1815 all over again?

...and might that be a good thing?

Christopher Meyer in the Times (London) Online:

"We can foolishly downgrade national interest within the armoury of British diplomacy, if we wish. But we had better not underestimate its driving force in the international behaviour of others. That is the road to dangerous miscalculation"

More here.

This is not the first time (by a long shot) that I've seen this opinion, but it seemed worth linking to during a presidential election.

1 comment:

Glenn said...

I think that Christopher Meyer is making a lot of sense. Certainly, during the entire Soviet era there was a school of observers who held that, far from Communism being the primary motivator for the actions of Russia in the Cold War, Russian nationalism would have militated that the regime adopt the same policies. Communism was a means to power, not an end.

Pan-Slavism, Orthodox religious solidarity, the Third Rome, the Warsaw Pact, were all manifestations of the basic Russian approach to foreign policy: protect the heartland, the Rodina, with buffers.

So, I agree that Meyer is right when he says that "Russian foreign policy would not be one jot different if it were a fully functioning democracy," and that "The Russia that we are dealing with today, ... is as old as the hills."

I would put in two caveats.
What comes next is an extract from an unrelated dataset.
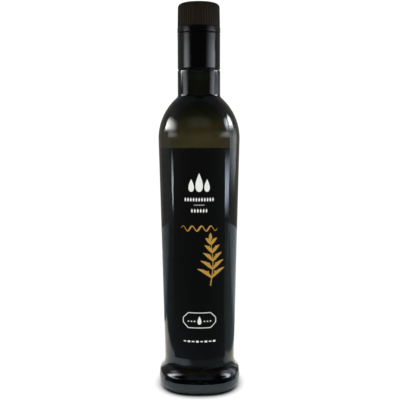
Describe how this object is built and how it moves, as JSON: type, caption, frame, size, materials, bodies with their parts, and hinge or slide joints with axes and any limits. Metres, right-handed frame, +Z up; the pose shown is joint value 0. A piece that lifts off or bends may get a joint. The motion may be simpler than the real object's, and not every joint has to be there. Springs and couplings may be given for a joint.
{
  "type": "olive oil bottle",
  "caption": "Tall dark glass oil bottle with a rounded-square foot, long black screw closure, black labels and oil inside.",
  "frame": {"origin": "middle of the bottle's bounding box where it meets the surface it stands on", "axes": "+Z up along the bottle's axis; -Y is the way the front label faces; +X to the right seen from the front"},
  "size_m": [0.0658, 0.0658, 0.3045],
  "materials": {
    "glass": "antique green, blown and fire polished",
    "oil": "clear golden green liquid",
    "closure": "black satin lacquer",
    "label": "black coated paper"
  },
  "bodies": {
    "root": {"bottle_glass": "glass", "oil": "oil", "screw_cap": "closure", "cap_sleeve": "closure", "front_label": "label", "back_label": "label"}
  },
  "joints": []
}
First, if Russia were a fully functioning democracy, it would probably be interested in having similar states near it, in the buffer zone, rather than the autocracies with which it is most comfortable now. In such a case, Georgia would be (seen as) less of a threat to Russia, and Turkmenistan possibly more of a threat.

Second, there is oil, energy, economics. One of the great levers of power, as well as a source of wealth, for Russia today is oil. One of the problems with Georgia is that the latter offered alternative means of getting oil and gas from Baku and the Caspian to the West, bypassing the Russian chokepoints.

One of the first consequences of the Russian intervention in Georgia was to shut down the main pipelines that run into Turkey and out into Europe, independent of the Russian will.

Finally, 1815, and the Council of Vienna, didn't prevent the Crimean War. At some point, NATO will have to draw some lines in the sand and move to hold them. I think Georgia is the wrong line now. But if we concede Georgia and Ukraine, as Christopher Meyer suggests, we'd better start shoring up our forces, and polishing up our war plans, in Poland and Turkey.